Machine Learning-Based Approach for Modeling the Nanofluid Flow in a Solar Thermal Panel in the Presence of Phase Change Materials

Abstract

Considering the importance of environmental protection and renewable energy resources, particularly solar energy, the present study investigates the temperature control of a solar panel using a nanofluid (NFD) flow with eco-friendly nanoparticles (NPs) and a phase change material (PCM). The PCM was used under the solar panel, and the NFD flowed through pipes within the PCM. A number of straight fins (three fins) were exploited on the pipes, and the output flow temperature, heat transfer (HTR) coefficient, and melted PCM volume fraction were measured for different pipe diameters (D_Pipe) from 4 mm to 8 mm at various time points (from 0 to 100 min).

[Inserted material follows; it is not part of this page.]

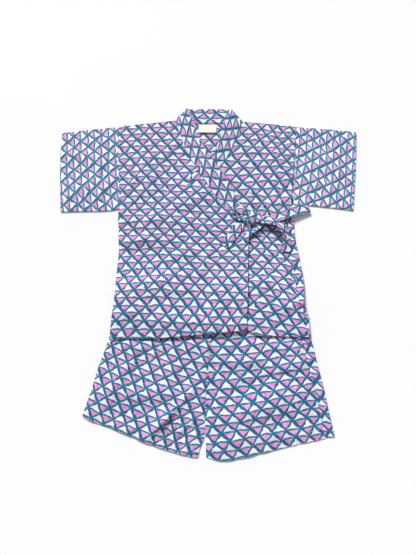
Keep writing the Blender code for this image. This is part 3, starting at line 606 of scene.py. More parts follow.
# %% [markdown]
# ## The back panel
# The back is one piece, and the only panel that lies flat on the table. Its right side is longer
# than the front and wraps over the edge to a seam on the front, with a short open vent at the
# hem. Past the fold line each row of the grid therefore gets a bend and a flap. Its inside shows
# in the neck opening.

# %% Lay the back panel
SIDE_ROWS = 124
ARM_ROWS = 88
BODY_COLUMNS = 112
FLAP_BEND = 0.9
# the back panel bulges a little in the neck opening
NECK_BULGE = ((2, 270, 0, 26, 22, 22, 0.8),)


def right_wrap(heights):
    """Fold line, flap and turn of the back's right side at the wanted heights."""
    fold, ys, flap, turn = zip(*RIGHT_WRAP)
    return [np.interp(heights, ys, column) for column in (fold, flap, turn)]


def wrapped(plan, base, flap, turn):
    """Columns beyond a fold line: a bend through the given turn, then a flap."""
    bend_steps, flap_steps = 7, 5
    bend_length = math.pi * FLAP_BEND
    angle = np.radians(np.maximum(turn, 1.0))[:, None]
    radius = bend_length / angle
    shares = np.linspace(0.0, 1.0, bend_steps + 1)[None, 1:]
    x = plan[:, None, 0] + radius * np.sin(angle * shares)
    z = base[:, None] + radius * (1 - np.cos(angle * shares))
    onward = np.linspace(0.0, 1.0, flap_steps + 1)[None, 1:] * flap[:, None]
    x = np.concatenate([x, x[:, -1:] + onward * np.cos(angle)], axis=1)
    z = np.concatenate([z, z[:, -1:] + onward * np.sin(angle)], axis=1)
    facing = np.concatenate([angle * shares, np.repeat(angle, flap_steps, axis=1)], axis=1)
    y = np.repeat(plan[:, None, 1], x.shape[1], axis=1)
    points = np.stack([x, y, z], axis=-1)
    outward = np.stack([-np.sin(facing), np.zeros_like(facing), np.cos(facing)], axis=-1)
    bent = bend_length * np.repeat(shares, len(plan), axis=0)
    beyond = np.concatenate([bent, bend_length + onward], axis=1)
    opened = np.stack([plan[:, None, 0] + beyond, y], axis=-1)
    return points, outward, opened


left_side = ((LEFT_SIDE[0][0], BACK_HEM[0][1]), *LEFT_SIDE[1:])
left = joined(curve(left_side, SIDE_ROWS), curve(ARMHOLE_LEFT, ARM_ROWS))
fold_line = curve([(row[0], row[1]) for row in RIGHT_WRAP], SIDE_ROWS)
right = joined(fold_line, curve((fold_line[-1], *ARMHOLE_RIGHT[1:]), ARM_ROWS))
neck = [(row[0], row[1]) for row in BACK_BAND]
neck_left, neck_right = OVER_BAND[-1][:2], UNDER_BAND[-1][:2]
top = joined(evenly((left[-1], neck_left), 37), evenly((neck_left, *neck, neck_right), 39),
             evenly((neck_right, right[-1]), 38))
back_plan = patch(curve((left[0], *BACK_HEM[1:-1], right[0]), BODY_COLUMNS), top, left, right)
low_edge = steps_from(back_plan, 0)
middle = LAYER / 2 + top_rise(back_plan) + 0.25 * crinkle(back_plan, 3) * smooth(low_edge, 0, 20)
middle = middle - hem_sag(back_plan, low_edge)
middle = middle + folds(back_plan, NECK_BULGE) * smooth(back_plan[..., 1], 230, 290)
points, outward = standing(back_plan, middle)
fold, flap, turn = right_wrap(fold_line[:, 1])
beyond, beyond_out, opened = wrapped(fold_line, middle[:SIDE_ROWS, -1], flap, turn)
missing = np.repeat(points[SIDE_ROWS:, -1:], beyond.shape[1], axis=1)
tail = np.linspace(0.0, 0.02, beyond.shape[1])[None, :, None]
missing = missing + tail * np.array([1.0, 0.0, 0.0])
outside = np.repeat(outward[SIDE_ROWS:, -1:], beyond.shape[1], axis=1)
opened_all = np.concatenate([opened, missing[..., :2]], axis=0)
points = np.concatenate([points, np.concatenate([beyond, missing], axis=0)], axis=1)
outward = np.concatenate([outward, np.concatenate([beyond_out, outside], axis=0)], axis=1)
cloth_plan = np.concatenate([back_plan, opened_all], axis=1)
back_cloth = on_cloth(cloth_plan, BACK_PINS)
thick = CLOTH + hem(steps_from(cloth_plan, 0), TOP_HEM)
shell("back_panel_cloth", points, outward, back_cloth, thick, left_print)

# %% [markdown]
# ## The two fronts
# The fronts are mirror shapes: hem, side, armhole, shoulder, and a front edge that turns into the
# neck seam. The over front lies on top; the under front reaches across beneath it. Both are
# hemmed, and they sink a little at the side seam and the armhole, where the stitches draw them
# down to the layer below.

# %% Lay the under front
FRONT_COLUMNS = 136
EDGE_ROWS = 84
UNDER_FOLDS = ((86, 172, -44, 28, 13, 4, 4.6), (136, 168, -78, 26, 5, 12, 6.0),
               (122, 196, -52, 24, 10, 3.5, 3.4), (103, 146, -18, 18, 8, 8, 5.0),
               (158, 156, 10, 16, 9, 7, 4.0), (142, 4, 97, 36, 14, 8, 4.0),
               (112, 40, 84, 34, 8, 7, 2.2), (94, -14, 8, 28, 12, 20, 7.0),
               (92, -50, 4, 26, 9, 13, 2.2), (140, -60, 22, 32, 13, 10, 4.4),
               (132, 258, 94, 40, 16, 14, 3.2), (96, 262, -30, 18, 6, 4, 1.6),
               (160, 210, -64, 24, 4, 9, 2.6), (146, -20, 70, 24, 6, 5, 1.8),
               (80, -30, 88, 26, 8, 12, -0.9))
sewn_x = fold - flap - 0.2
vent_x = np.interp(fold_line[:, 1], [y for _, y in VENT_EDGE], [x for x, _ in VENT_EDGE])
meeting = smooth(fold_line[:, 1], VENT_EDGE[-1][1] - 4, VENT_EDGE[-1][1] + 8)
under_side = np.stack([vent_x * (1 - meeting) + sewn_x * meeting, fold_line[:, 1]], axis=1)
right = joined(under_side, curve((under_side[-1], *ARMHOLE_RIGHT[1:]), ARM_ROWS))
neck = [(row[0], row[1]) for row in UNDER_BAND]
left = joined(curve(UNDER_EDGE, EDGE_ROWS), curve(neck, SIDE_ROWS + ARM_ROWS - EDGE_ROWS))
bottom = curve((left[0], *UNDER_HEM[1:-1], right[0]), FRONT_COLUMNS)
under_plan = patch(bottom, evenly((left[-1], right[-1]), FRONT_COLUMNS), left, right)
shows = smooth(under_plan[..., 0], 60, 84)
creased = (folds(under_plan, UNDER_FOLDS) + washed(under_plan, 5)) * shows
middle = PILE + LAYER / 2 + top_rise(under_plan) + creased
from_hem, from_side = steps_from(under_plan, 0), steps_from(under_plan, 1, True)
middle = middle - dip(from_side, 0.35, 4) - hem_sag(under_plan, from_hem)
points, outward = standing(under_plan, middle)
below_band = under_plan[..., 1] < UNDER_EDGE[-1][1]
thick = CLOTH + hem(from_hem, TOP_HEM) + hem(steps_from(under_plan, 1), FRONT_HEM) * below_band
top_face = shell("under_front_cloth", points, outward, on_cloth(under_plan, UNDER_PINS), thick, left_print)
stitched_lines.append(top_face[6, FRONT_COLUMNS // 2:])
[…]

Additionally, with the use of artificial intelligence and machine learning, the best conditions for obtaining the lowest panel temperature and the highest output NFD temperature at the lowest pressure drop have been determined. While the porosity approach was used to model the PCM melt front, a two-phase mixture was used to simulate NFD flow. It was discovered that the solar panel temperature and output temperature both increased considerably between t = 0 and t = 10 min before beginning to rise at varying rates, depending on the D_Pipe. The HTR coefficient increased over time, showing similar behavior to the panel temperature. The entire PCM melted within a short time for D_Pipes of 4 and 6 mm, while a large fraction of the PCM remained un-melted for a long time for a D_Pipe of 8 mm. An increase in D_Pipe, particularly from 4 to 6 mm, reduced the maximum and average panel temperatures, leading to a lower output flow temperature. Furthermore, the increased D_Pipe reduced the HTR coefficient, with the PCM remaining un-melted for a longer time under the panel.